• _What is needed_:
Give back exactly the lines from the start of the listing to the line containing "return form, x - crest_x + 0.25", inclusive, and nothing beyond them.

• _Collected data_:

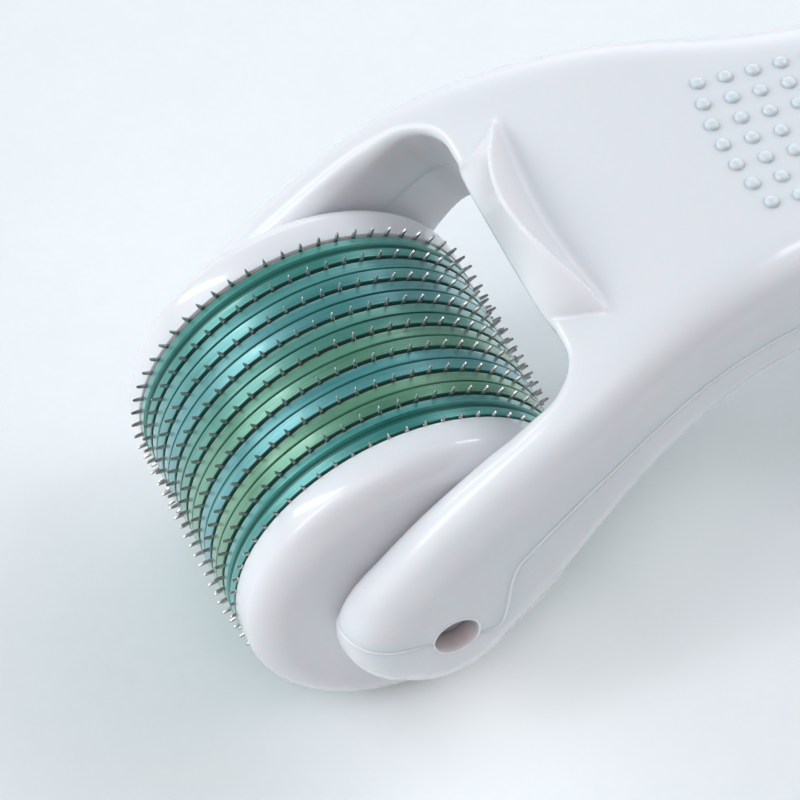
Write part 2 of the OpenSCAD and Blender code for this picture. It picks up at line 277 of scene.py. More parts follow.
def finger_stop(x, y, z):
    """Crescent finger stop, and the distance behind its crest."""
    u = np.clip(np.abs(y) / STOP_HALF_W, 0, 1)
    # across the width: the crest, the foot of the back and the foot of the front
    crest_x = 8.43 + 3.94 * u**2 - 1.17 * u**4
    crest_z = 14.9 + 0.12 * u**2 + 2.45 * (1 - u**2)**1.05
    back_x = 10.68 + 1.06 * u**2 - 0.42 * u**4
    front_x = 8.10 + STOP_FLARE * u**6
    sweep = STOP_FLARE * 6 * u**5 / STOP_HALF_W    # slope of the front in plan
    rise = crest_z - STOP_BACK_Z
    back = ((x - crest_x) * rise
            + (z - crest_z) * (back_x - crest_x)) / np.hypot(rise, back_x - crest_x)
    rise = crest_z - STOP_FRONT_Z
    front = ((-(x - crest_x) * rise + (z - crest_z) * (crest_x - front_x))
             / np.hypot(rise, crest_x - front_x) / np.sqrt(1 + sweep**2))
    form = meet(back, front, 0.22, 2.0)
    form = np.maximum(np.maximum(form, STOP_BASE_Z - z), np.abs(y) - STOP_HALF_W)
    return form, x - crest_x + 0.25


def outer(x, y, z, lip=0.0):
    """The form of fork and handle before hollowing, with distances along and across."""
    form, along, across = envelope(x, y, z)
    form = form - lip
    # the throat's edge is softer on the arms than at its back
    edge = 1.35 - 0.8 * np.clip((x - 4.5) / 3.0, 0, 1)
    beyond = -throat(x, y, z)
    form = np.where(x < 16, meet(form, beyond, edge, 2.2), form)
    near_stop = (x > 6) & (x < 14) & (z > 10)
    if near_stop.any():
        # the finger stop stands flush with the throat's wall, or a little proud of it
        stop, behind = finger_stop(x, y, z)
        stop = meet(stop, beyond - 0.06, 0.16, 2.0)
        fillet = 0.14 + 0.31 * np.clip(behind / 0.7, 0, 1)
        form = np.where(near_stop, join(form, stop, fillet), form)
    off_axle = np.hypot(x, z)
    form = np.where(off_axle < 4, meet(form, AXLE_HOLE_R - off_axle, 0.22, 2.0), form)
    return np.maximum(form, FLOOR_Z - z), along, across


def outer_form(x, y, z):
    return outer(x, y, z)[0]


def hollow(along, across, y):
    """The hollow inside the handle."""
    half_t = section(along, HALF_T) - WALL
    half_w = section(along, HALF_W) - WALL
    edge = np.minimum(section(along, TOP_R) * 0.8, half_t * 0.9)
    return np.maximum(meet(np.abs(across) - half_t, np.abs(y) - half_w, edge),
                      along - MID_ARC[-1])


def shell(x, y, z, upper):
    """One of the two shells, with its bosses and its pegs or sockets."""
    above = lookup(ABOVE_SEAM, x, z)
    lip = 0.0 if upper else LIP * np.exp(-(above / LIP_REACH)**2)
    form, along, across = outer(x, y, z, lip)
    form = np.maximum(form, -meet(hollow(along, across, y), HOLLOW_START - along, 1.0, 2.0))
    pegs = np.full_like(form, 9.0)
    for row, (tx, tz) in zip(PEG_ROWS, PEG_TANGENTS):
        dx, dz = x - row[0], z - row[1]
        height = -dx * tz + dz * tx
        radius = np.hypot(dx * tx + dz * tz, y)
        reach = row[HALF_T] - 1
        if upper:
            boss = np.maximum(radius - BOSS_R, np.maximum(-height, height - reach))
            socket = np.maximum(radius - SOCKET_R, height - SOCKET_DEPTH)
            boss = np.maximum(boss, -socket)
        else:
            boss = np.maximum(radius - BOSS_R, np.maximum(height, -reach - height))
            peg = np.maximum(radius - PEG_R,
                             np.maximum(height - PEG_HEIGHT, -PEG_ROOT - height))
            pegs = np.minimum(pegs, peg)
        form = np.minimum(form, boss)
    if upper:
        return np.maximum(form, -TUCK - above)
    return np.minimum(meet(form, above, 0.11, 2.0), pegs)


# ---------------------------------------------------------------- field to mesh
def unit(vectors, guard=0.0):
    return vectors / (np.linalg.norm(vectors, axis=1)[:, None] + guard)


def gradient(field, points, step):
    return np.stack([field(*(points + o).T) - field(*(points - o).T)
                     for o in np.eye(3) * step], 1)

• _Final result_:
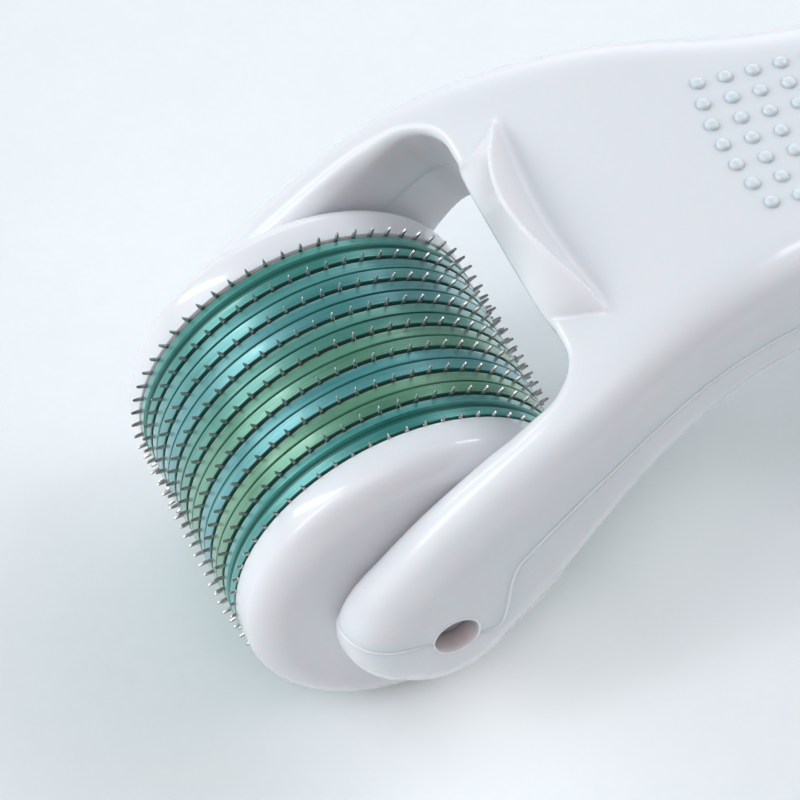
Write part 2 of the OpenSCAD and Blender code for this picture. It picks up at line 277 of scene.py. More parts follow.
def finger_stop(x, y, z):
    """Crescent finger stop, and the distance behind its crest."""
    u = np.clip(np.abs(y) / STOP_HALF_W, 0, 1)
    # across the width: the crest, the foot of the back and the foot of the front
    crest_x = 8.43 + 3.94 * u**2 - 1.17 * u**4
    crest_z = 14.9 + 0.12 * u**2 + 2.45 * (1 - u**2)**1.05
    back_x = 10.68 + 1.06 * u**2 - 0.42 * u**4
    front_x = 8.10 + STOP_FLARE * u**6
    sweep = STOP_FLARE * 6 * u**5 / STOP_HALF_W    # slope of the front in plan
    rise = crest_z - STOP_BACK_Z
    back = ((x - crest_x) * rise
            + (z - crest_z) * (back_x - crest_x)) / np.hypot(rise, back_x - crest_x)
    rise = crest_z - STOP_FRONT_Z
    front = ((-(x - crest_x) * rise + (z - crest_z) * (crest_x - front_x))
             / np.hypot(rise, crest_x - front_x) / np.sqrt(1 + sweep**2))
    form = meet(back, front, 0.22, 2.0)
    form = np.maximum(np.maximum(form, STOP_BASE_Z - z), np.abs(y) - STOP_HALF_W)
    return form, x - crest_x + 0.25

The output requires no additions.